Nationwide injunctions have been a cause of concern for the Trump administration and several top members of the judiciary.
Supreme Court Justice Neil Gorsuch weighed in on the issue in a concurring opinion in another immigration case, saying that the increasingly common practice of federal court judges ordering injunctions of “nationwide,” “universal,” or “cosmic” scope was concerning while adding that such orders raise “serious questions about the scope of courts’ equitable powers under Article III” of the Constitution.
He said such injunctions have caused judges to make “rushed, high-stakes, low-information decisions” because this practice forces parties to “rush from one preliminary injunction hearing” instead of “spending their time methodically developing arguments and evidence in cases limited to the parties at hand.”
“Nor do the costs of nationwide injunctions end there,” wrote Gorsuch, adding that it encourages plaintiffs affected by the adverse government decision to “shop for a friendly forum to secure a win nationwide.”
“If a single successful challenge is enough to stay the challenged rule across the country, the government’s hope of implementing any new policy could face the long odds of a straight sweep, parlaying a 94-to-0 win in the district courts into a 12-to-0 victory in the courts of appeal,” he wrote. “A single loss and the policy goes on ice—possibly for good, or just as possibly for some indeterminate period of time until another court jumps in to grant a stay.”

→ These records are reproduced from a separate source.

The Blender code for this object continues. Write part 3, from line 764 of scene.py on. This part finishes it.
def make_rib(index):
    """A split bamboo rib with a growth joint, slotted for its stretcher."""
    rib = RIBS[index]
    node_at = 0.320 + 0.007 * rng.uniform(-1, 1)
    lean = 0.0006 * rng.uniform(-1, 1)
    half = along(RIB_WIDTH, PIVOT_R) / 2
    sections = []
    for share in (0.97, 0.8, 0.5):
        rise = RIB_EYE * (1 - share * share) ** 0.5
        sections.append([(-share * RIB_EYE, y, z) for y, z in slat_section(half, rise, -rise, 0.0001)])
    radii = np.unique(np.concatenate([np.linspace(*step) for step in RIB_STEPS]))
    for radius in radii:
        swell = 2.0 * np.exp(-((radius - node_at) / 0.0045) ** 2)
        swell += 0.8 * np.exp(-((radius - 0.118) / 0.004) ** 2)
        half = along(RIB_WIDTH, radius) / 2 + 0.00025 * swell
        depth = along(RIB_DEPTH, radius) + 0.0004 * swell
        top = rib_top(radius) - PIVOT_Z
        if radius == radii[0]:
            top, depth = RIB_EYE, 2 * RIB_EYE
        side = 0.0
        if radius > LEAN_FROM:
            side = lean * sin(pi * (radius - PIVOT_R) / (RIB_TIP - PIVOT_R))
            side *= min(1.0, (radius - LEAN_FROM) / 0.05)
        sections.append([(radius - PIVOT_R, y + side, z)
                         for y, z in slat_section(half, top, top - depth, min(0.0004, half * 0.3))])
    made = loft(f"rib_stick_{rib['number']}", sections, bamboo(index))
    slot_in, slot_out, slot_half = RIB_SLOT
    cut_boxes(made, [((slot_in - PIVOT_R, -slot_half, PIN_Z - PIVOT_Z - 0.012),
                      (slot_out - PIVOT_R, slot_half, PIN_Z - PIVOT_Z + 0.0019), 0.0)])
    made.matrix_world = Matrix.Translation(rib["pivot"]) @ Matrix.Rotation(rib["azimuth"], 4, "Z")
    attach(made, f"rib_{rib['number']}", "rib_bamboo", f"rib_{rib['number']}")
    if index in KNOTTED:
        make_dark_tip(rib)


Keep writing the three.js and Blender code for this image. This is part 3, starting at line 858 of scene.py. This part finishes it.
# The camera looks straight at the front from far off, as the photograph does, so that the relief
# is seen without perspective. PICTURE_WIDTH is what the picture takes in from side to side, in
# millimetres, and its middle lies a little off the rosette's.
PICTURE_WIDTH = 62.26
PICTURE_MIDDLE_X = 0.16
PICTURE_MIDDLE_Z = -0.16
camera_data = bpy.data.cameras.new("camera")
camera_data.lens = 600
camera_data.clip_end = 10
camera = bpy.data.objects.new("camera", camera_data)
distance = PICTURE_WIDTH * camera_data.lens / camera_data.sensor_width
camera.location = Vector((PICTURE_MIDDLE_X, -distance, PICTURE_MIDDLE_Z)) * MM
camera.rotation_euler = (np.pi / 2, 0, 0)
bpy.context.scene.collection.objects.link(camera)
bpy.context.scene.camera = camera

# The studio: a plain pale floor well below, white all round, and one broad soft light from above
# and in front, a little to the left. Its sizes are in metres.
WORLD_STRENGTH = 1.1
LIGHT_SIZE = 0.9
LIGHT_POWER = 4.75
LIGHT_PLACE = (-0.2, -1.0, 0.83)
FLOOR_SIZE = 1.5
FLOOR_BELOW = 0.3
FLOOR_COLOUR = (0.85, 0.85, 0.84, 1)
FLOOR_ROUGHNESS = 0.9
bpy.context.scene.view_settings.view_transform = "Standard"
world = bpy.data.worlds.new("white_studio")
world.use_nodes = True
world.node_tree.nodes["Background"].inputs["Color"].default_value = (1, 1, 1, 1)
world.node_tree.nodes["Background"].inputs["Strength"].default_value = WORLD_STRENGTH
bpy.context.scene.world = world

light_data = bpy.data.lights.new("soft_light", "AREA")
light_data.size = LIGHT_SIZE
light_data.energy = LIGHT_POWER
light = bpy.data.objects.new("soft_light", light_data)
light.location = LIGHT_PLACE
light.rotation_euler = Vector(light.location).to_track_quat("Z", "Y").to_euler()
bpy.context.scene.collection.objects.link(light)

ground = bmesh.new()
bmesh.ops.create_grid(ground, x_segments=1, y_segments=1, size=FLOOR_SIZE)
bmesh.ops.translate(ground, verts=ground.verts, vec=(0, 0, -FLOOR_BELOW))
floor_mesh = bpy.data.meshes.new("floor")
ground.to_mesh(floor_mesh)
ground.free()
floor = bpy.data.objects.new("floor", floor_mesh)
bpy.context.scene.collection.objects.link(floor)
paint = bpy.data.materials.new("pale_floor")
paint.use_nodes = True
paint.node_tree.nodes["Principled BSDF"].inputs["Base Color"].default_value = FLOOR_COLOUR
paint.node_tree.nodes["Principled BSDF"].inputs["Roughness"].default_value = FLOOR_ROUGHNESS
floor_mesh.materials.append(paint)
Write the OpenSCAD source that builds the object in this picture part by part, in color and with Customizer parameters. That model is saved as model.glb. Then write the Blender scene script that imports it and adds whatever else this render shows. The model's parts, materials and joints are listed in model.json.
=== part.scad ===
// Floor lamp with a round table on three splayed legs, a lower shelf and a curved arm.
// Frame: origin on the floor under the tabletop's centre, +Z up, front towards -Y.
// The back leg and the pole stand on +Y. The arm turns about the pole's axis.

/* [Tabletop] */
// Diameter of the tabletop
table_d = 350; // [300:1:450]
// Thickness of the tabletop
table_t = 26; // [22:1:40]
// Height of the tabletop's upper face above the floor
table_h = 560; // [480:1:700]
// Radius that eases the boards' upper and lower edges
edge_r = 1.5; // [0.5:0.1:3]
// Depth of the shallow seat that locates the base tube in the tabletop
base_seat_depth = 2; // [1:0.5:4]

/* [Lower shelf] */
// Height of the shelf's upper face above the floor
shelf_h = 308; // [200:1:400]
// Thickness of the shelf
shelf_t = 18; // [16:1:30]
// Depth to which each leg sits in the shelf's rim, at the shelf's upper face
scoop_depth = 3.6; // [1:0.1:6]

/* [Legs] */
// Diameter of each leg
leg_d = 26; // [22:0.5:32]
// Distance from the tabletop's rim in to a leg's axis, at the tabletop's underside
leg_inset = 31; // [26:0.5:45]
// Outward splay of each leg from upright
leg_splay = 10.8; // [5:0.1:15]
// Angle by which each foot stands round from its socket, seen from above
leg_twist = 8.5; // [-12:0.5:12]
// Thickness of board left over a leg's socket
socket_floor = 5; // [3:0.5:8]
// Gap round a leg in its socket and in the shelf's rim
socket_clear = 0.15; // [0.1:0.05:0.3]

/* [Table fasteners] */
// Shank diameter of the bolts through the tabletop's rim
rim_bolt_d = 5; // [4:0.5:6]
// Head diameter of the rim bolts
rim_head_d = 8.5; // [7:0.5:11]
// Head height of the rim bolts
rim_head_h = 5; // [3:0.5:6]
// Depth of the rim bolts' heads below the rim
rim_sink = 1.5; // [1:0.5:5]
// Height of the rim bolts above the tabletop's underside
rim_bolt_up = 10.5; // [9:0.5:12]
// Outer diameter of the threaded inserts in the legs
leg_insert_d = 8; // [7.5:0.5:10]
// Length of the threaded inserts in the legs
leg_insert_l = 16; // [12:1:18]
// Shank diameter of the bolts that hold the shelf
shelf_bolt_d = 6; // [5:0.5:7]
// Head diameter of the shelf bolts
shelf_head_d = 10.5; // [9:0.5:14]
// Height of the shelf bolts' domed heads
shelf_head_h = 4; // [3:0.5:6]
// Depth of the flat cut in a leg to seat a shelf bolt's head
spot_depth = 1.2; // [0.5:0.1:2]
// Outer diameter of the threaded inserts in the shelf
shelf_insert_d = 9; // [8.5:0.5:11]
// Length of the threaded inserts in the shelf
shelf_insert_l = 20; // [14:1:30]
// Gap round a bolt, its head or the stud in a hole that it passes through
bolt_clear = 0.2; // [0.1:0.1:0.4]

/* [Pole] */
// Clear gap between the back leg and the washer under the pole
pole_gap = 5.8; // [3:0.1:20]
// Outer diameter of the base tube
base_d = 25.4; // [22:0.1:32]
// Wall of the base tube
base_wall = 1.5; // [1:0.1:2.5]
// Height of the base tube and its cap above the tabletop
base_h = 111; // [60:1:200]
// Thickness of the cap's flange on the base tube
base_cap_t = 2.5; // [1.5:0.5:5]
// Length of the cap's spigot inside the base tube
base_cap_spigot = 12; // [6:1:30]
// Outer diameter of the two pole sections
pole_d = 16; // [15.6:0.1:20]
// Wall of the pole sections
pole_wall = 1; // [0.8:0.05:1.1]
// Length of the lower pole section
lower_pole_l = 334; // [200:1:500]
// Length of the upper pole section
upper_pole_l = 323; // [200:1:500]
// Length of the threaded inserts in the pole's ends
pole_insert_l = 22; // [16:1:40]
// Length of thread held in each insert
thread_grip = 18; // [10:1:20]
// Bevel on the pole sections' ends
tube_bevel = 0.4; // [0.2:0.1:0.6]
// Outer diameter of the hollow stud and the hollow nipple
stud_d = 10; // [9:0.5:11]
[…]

He said this practice can repeat, again and again, until one party gives up or the Supreme Court agrees to review the case.
“What in this gamesmanship and chaos can we be proud of?” he asked.
The Justice Department (DOJ) previously confirmed to The Epoch Times on Monday that the Trump administration has faced more than 50 nationwide injunctions since Trump took office in 2017. This is more than double the number of nationwide injunctions the previous administration had faced during its entire eight years.
The DOJ declined to comment on this case.
Update: The article was updated with the DOJ’s response to the case.